> _Your task_: Render the following material again verbatim, leaving nothing out.
>> start Records to process
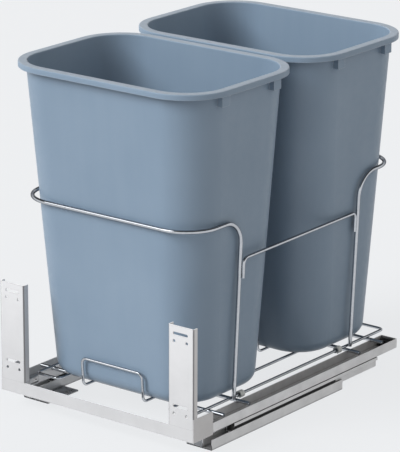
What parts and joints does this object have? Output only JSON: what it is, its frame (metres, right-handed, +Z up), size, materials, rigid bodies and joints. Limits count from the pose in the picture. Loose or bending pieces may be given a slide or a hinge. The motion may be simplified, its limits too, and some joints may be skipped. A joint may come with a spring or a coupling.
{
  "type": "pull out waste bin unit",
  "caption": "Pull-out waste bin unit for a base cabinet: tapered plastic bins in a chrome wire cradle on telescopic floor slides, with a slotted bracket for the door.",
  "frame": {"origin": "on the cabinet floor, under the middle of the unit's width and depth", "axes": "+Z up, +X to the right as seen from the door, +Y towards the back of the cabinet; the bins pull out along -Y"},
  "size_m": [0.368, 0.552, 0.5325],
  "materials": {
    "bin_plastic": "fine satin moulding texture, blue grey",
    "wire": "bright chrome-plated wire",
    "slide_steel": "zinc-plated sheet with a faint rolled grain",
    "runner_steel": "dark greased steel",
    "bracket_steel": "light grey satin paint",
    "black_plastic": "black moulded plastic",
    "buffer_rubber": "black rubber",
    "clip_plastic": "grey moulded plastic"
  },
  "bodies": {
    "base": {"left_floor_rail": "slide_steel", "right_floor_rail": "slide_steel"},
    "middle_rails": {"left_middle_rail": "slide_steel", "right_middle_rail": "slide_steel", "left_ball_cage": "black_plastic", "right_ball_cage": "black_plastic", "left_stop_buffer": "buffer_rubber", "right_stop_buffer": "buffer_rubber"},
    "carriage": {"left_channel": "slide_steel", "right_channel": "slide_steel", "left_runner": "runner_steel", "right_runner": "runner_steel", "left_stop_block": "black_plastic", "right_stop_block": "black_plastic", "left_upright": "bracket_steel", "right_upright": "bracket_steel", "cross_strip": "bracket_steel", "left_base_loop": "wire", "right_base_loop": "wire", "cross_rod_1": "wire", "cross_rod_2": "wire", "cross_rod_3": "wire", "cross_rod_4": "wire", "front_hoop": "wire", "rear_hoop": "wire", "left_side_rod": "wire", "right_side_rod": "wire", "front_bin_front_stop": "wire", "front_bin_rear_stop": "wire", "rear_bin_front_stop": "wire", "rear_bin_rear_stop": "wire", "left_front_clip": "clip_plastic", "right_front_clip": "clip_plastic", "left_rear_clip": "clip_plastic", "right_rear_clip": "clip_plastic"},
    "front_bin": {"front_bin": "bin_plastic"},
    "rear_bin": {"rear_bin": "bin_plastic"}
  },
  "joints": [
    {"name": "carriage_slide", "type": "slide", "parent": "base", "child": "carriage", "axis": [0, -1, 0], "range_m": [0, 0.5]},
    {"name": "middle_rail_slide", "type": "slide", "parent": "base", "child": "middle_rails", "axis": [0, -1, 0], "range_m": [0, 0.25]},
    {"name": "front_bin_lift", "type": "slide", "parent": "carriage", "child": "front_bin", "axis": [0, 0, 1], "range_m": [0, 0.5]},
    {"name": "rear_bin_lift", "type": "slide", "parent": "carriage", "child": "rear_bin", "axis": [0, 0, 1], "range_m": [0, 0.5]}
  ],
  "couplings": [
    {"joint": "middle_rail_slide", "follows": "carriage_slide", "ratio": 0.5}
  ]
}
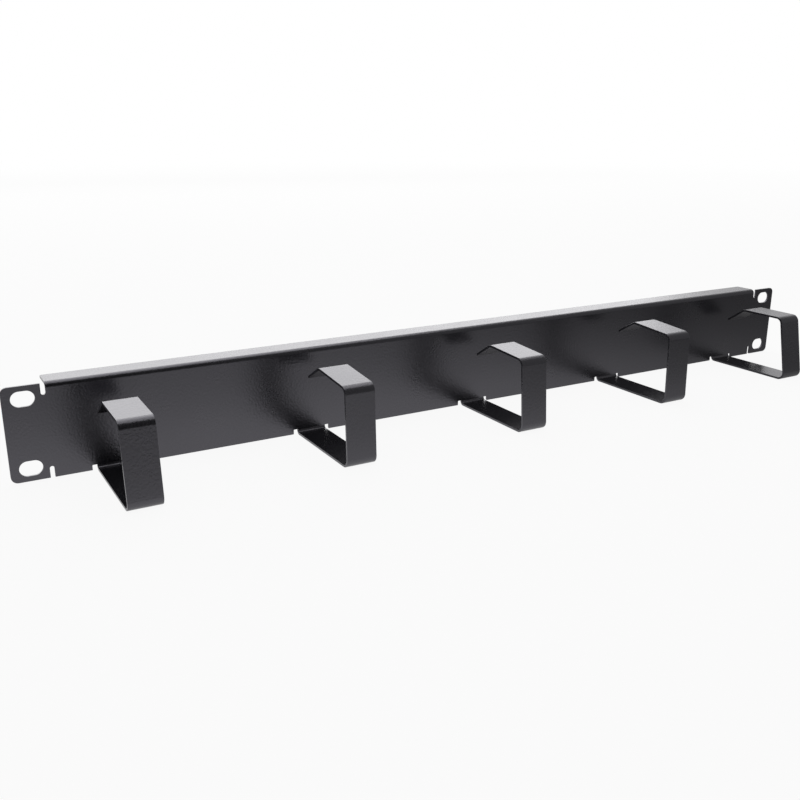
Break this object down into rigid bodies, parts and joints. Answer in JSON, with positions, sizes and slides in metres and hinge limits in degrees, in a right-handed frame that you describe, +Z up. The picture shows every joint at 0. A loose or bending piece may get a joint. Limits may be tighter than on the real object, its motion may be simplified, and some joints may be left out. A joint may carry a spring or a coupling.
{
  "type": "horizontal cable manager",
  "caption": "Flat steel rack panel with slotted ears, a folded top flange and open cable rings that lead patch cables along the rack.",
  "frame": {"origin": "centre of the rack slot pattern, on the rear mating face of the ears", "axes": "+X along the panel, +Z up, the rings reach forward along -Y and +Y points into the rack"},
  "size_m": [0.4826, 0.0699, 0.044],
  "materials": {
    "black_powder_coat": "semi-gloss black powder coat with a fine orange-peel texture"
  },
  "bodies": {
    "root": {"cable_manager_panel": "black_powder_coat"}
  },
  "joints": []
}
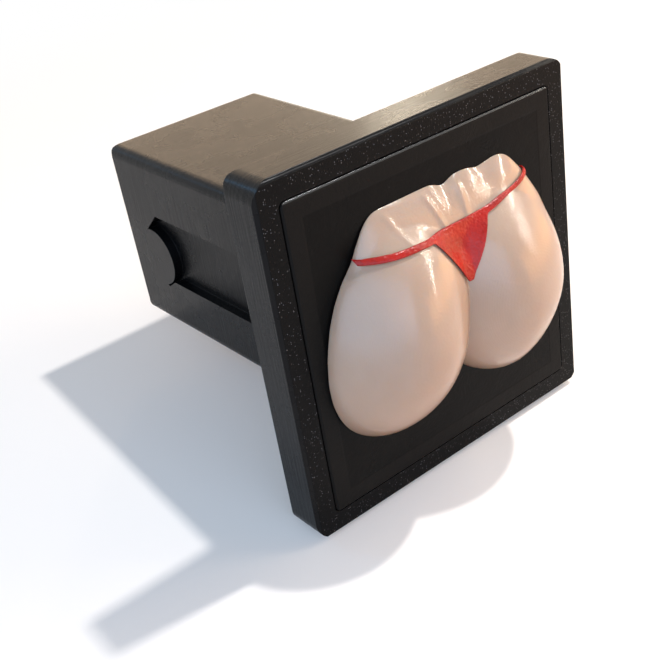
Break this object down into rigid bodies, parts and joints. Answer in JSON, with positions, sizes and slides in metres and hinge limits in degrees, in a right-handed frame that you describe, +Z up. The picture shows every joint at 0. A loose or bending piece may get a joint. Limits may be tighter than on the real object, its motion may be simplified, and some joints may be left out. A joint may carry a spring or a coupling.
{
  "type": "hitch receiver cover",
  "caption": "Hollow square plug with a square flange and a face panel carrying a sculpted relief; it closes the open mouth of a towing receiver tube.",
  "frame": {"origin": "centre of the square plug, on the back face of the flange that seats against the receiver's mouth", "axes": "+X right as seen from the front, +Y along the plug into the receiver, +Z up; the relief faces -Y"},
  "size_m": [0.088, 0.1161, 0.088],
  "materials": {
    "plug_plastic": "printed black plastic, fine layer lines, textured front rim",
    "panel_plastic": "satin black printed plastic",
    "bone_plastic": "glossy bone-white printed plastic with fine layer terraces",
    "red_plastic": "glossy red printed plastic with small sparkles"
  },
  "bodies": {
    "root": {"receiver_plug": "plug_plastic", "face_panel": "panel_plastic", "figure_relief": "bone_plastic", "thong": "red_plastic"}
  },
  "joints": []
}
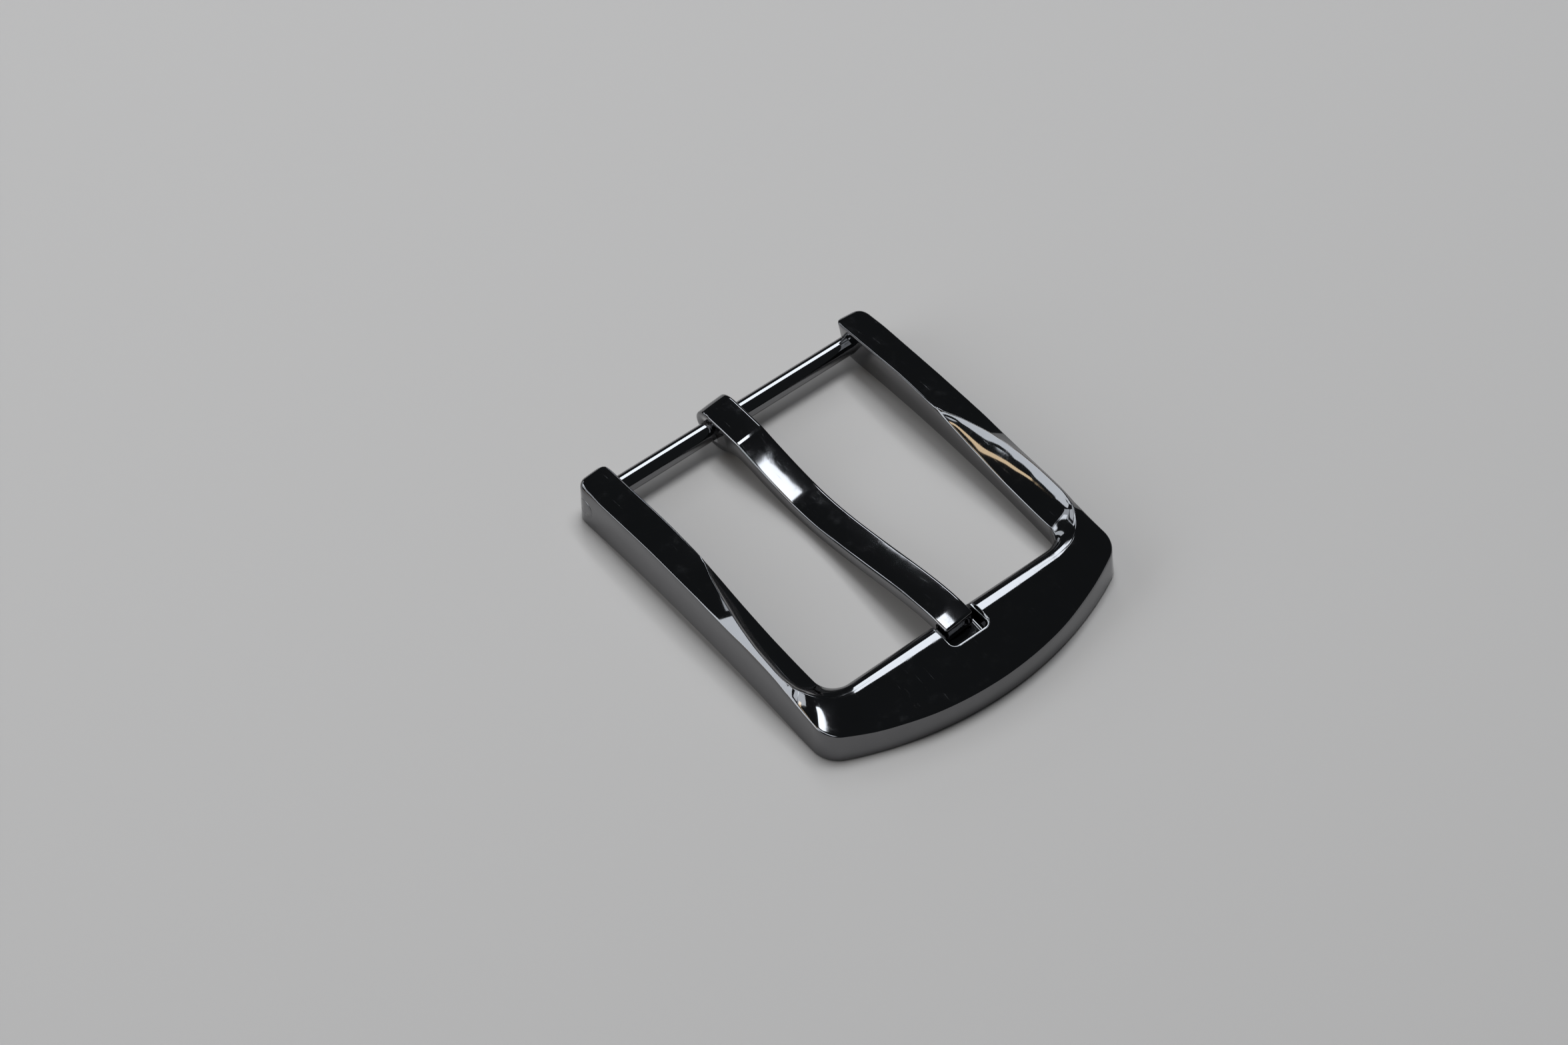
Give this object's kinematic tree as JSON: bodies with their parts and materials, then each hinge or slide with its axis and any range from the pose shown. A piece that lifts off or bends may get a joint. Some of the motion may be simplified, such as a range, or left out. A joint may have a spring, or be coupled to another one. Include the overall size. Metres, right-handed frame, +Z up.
>> end Records to process
> _Written reply_:
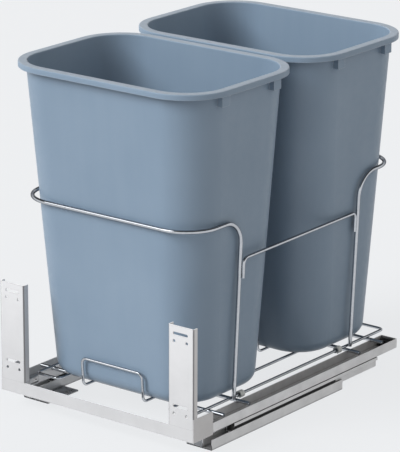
What parts and joints does this object have? Output only JSON: what it is, its frame (metres, right-handed, +Z up), size, materials, rigid bodies and joints. Limits count from the pose in the picture. Loose or bending pieces may be given a slide or a hinge. The motion may be simplified, its limits too, and some joints may be skipped. A joint may come with a spring or a coupling.
{
  "type": "pull out waste bin unit",
  "caption": "Pull-out waste bin unit for a base cabinet: tapered plastic bins in a chrome wire cradle on telescopic floor slides, with a slotted bracket for the door.",
  "frame": {"origin": "on the cabinet floor, under the middle of the unit's width and depth", "axes": "+Z up, +X to the right as seen from the door, +Y towards the back of the cabinet; the bins pull out along -Y"},
  "size_m": [0.368, 0.552, 0.5325],
  "materials": {
    "bin_plastic": "fine satin moulding texture, blue grey",
    "wire": "bright chrome-plated wire",
    "slide_steel": "zinc-plated sheet with a faint rolled grain",
    "runner_steel": "dark greased steel",
    "bracket_steel": "light grey satin paint",
    "black_plastic": "black moulded plastic",
    "buffer_rubber": "black rubber",
    "clip_plastic": "grey moulded plastic"
  },
  "bodies": {
    "base": {"left_floor_rail": "slide_steel", "right_floor_rail": "slide_steel"},
    "middle_rails": {"left_middle_rail": "slide_steel", "right_middle_rail": "slide_steel", "left_ball_cage": "black_plastic", "right_ball_cage": "black_plastic", "left_stop_buffer": "buffer_rubber", "right_stop_buffer": "buffer_rubber"},
    "carriage": {"left_channel": "slide_steel", "right_channel": "slide_steel", "left_runner": "runner_steel", "right_runner": "runner_steel", "left_stop_block": "black_plastic", "right_stop_block": "black_plastic", "left_upright": "bracket_steel", "right_upright": "bracket_steel", "cross_strip": "bracket_steel", "left_base_loop": "wire", "right_base_loop": "wire", "cross_rod_1": "wire", "cross_rod_2": "wire", "cross_rod_3": "wire", "cross_rod_4": "wire", "front_hoop": "wire", "rear_hoop": "wire", "left_side_rod": "wire", "right_side_rod": "wire", "front_bin_front_stop": "wire", "front_bin_rear_stop": "wire", "rear_bin_front_stop": "wire", "rear_bin_rear_stop": "wire", "left_front_clip": "clip_plastic", "right_front_clip": "clip_plastic", "left_rear_clip": "clip_plastic", "right_rear_clip": "clip_plastic"},
    "front_bin": {"front_bin": "bin_plastic"},
    "rear_bin": {"rear_bin": "bin_plastic"}
  },
  "joints": [
    {"name": "carriage_slide", "type": "slide", "parent": "base", "child": "carriage", "axis": [0, -1, 0], "range_m": [0, 0.5]},
    {"name": "middle_rail_slide", "type": "slide", "parent": "base", "child": "middle_rails", "axis": [0, -1, 0], "range_m": [0, 0.25]},
    {"name": "front_bin_lift", "type": "slide", "parent": "carriage", "child": "front_bin", "axis": [0, 0, 1], "range_m": [0, 0.5]},
    {"name": "rear_bin_lift", "type": "slide", "parent": "carriage", "child": "rear_bin", "axis": [0, 0, 1], "range_m": [0, 0.5]}
  ],
  "couplings": [
    {"joint": "middle_rail_slide", "follows": "carriage_slide", "ratio": 0.5}
  ]
}
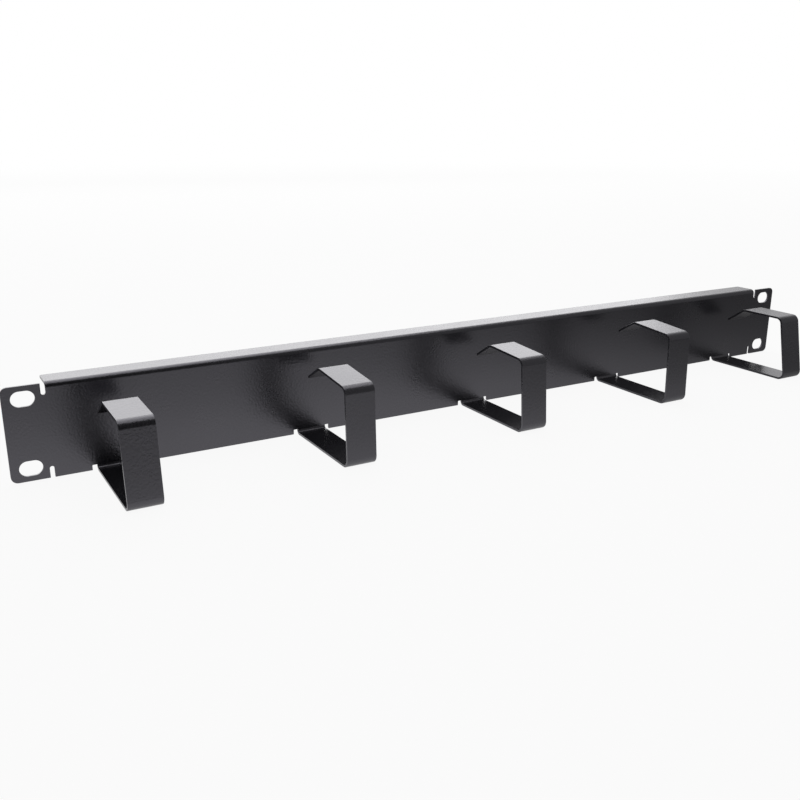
Break this object down into rigid bodies, parts and joints. Answer in JSON, with positions, sizes and slides in metres and hinge limits in degrees, in a right-handed frame that you describe, +Z up. The picture shows every joint at 0. A loose or bending piece may get a joint. Limits may be tighter than on the real object, its motion may be simplified, and some joints may be left out. A joint may carry a spring or a coupling.
{
  "type": "horizontal cable manager",
  "caption": "Flat steel rack panel with slotted ears, a folded top flange and open cable rings that lead patch cables along the rack.",
  "frame": {"origin": "centre of the rack slot pattern, on the rear mating face of the ears", "axes": "+X along the panel, +Z up, the rings reach forward along -Y and +Y points into the rack"},
  "size_m": [0.4826, 0.0699, 0.044],
  "materials": {
    "black_powder_coat": "semi-gloss black powder coat with a fine orange-peel texture"
  },
  "bodies": {
    "root": {"cable_manager_panel": "black_powder_coat"}
  },
  "joints": []
}
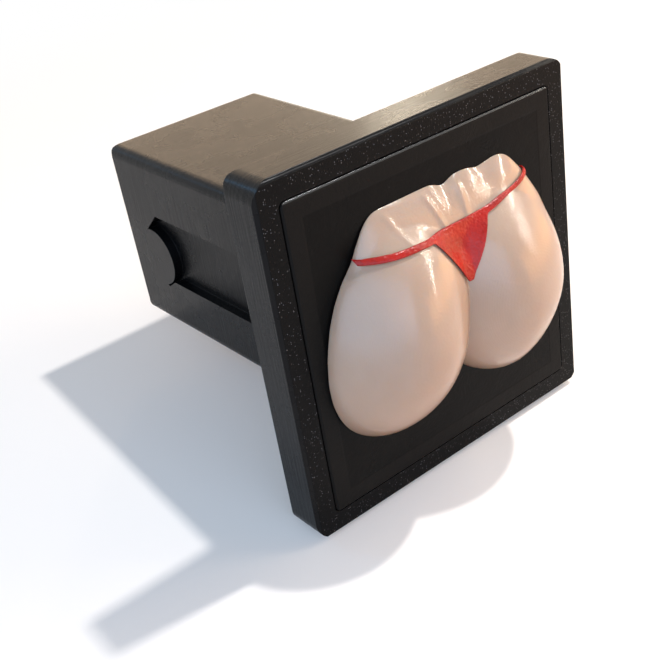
Break this object down into rigid bodies, parts and joints. Answer in JSON, with positions, sizes and slides in metres and hinge limits in degrees, in a right-handed frame that you describe, +Z up. The picture shows every joint at 0. A loose or bending piece may get a joint. Limits may be tighter than on the real object, its motion may be simplified, and some joints may be left out. A joint may carry a spring or a coupling.
{
  "type": "hitch receiver cover",
  "caption": "Hollow square plug with a square flange and a face panel carrying a sculpted relief; it closes the open mouth of a towing receiver tube.",
  "frame": {"origin": "centre of the square plug, on the back face of the flange that seats against the receiver's mouth", "axes": "+X right as seen from the front, +Y along the plug into the receiver, +Z up; the relief faces -Y"},
  "size_m": [0.088, 0.1161, 0.088],
  "materials": {
    "plug_plastic": "printed black plastic, fine layer lines, textured front rim",
    "panel_plastic": "satin black printed plastic",
    "bone_plastic": "glossy bone-white printed plastic with fine layer terraces",
    "red_plastic": "glossy red printed plastic with small sparkles"
  },
  "bodies": {
    "root": {"receiver_plug": "plug_plastic", "face_panel": "panel_plastic", "figure_relief": "bone_plastic", "thong": "red_plastic"}
  },
  "joints": []
}
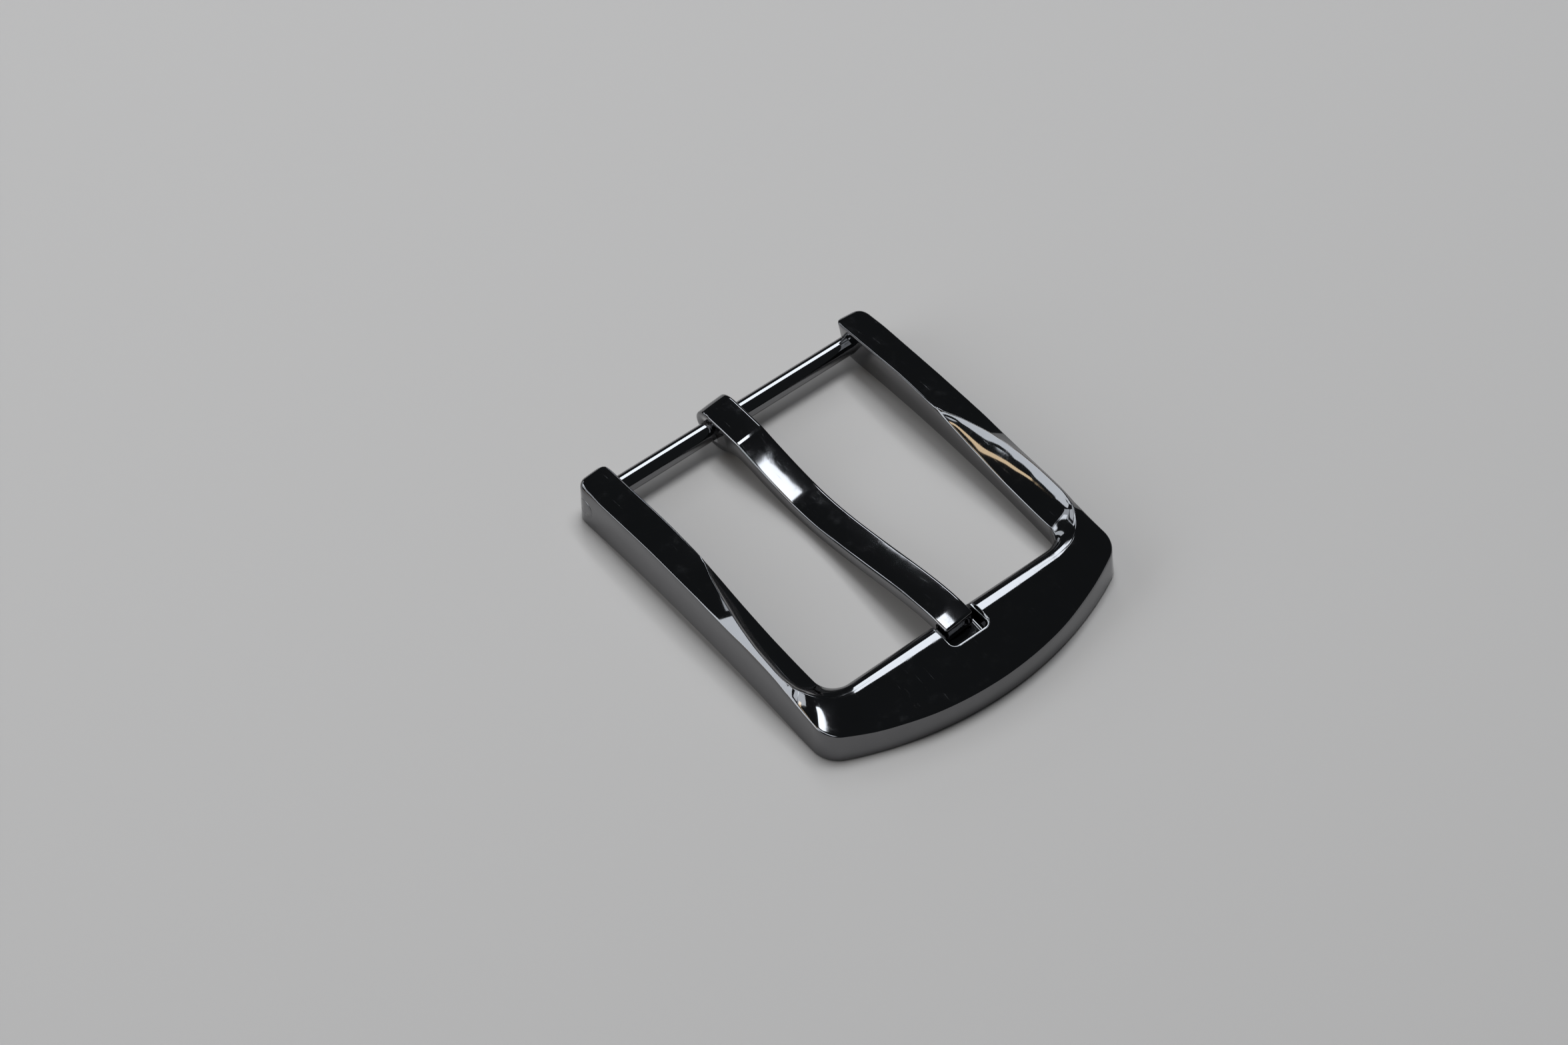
Give this object's kinematic tree as JSON: bodies with their parts and materials, then each hinge or slide with its axis and any range from the pose shown. A piece that lifts off or bends may get a joint. Some of the motion may be simplified, such as a range, or left out. A joint may have a spring, or be coupled to another one. Include the overall size. Metres, right-handed frame, +Z up.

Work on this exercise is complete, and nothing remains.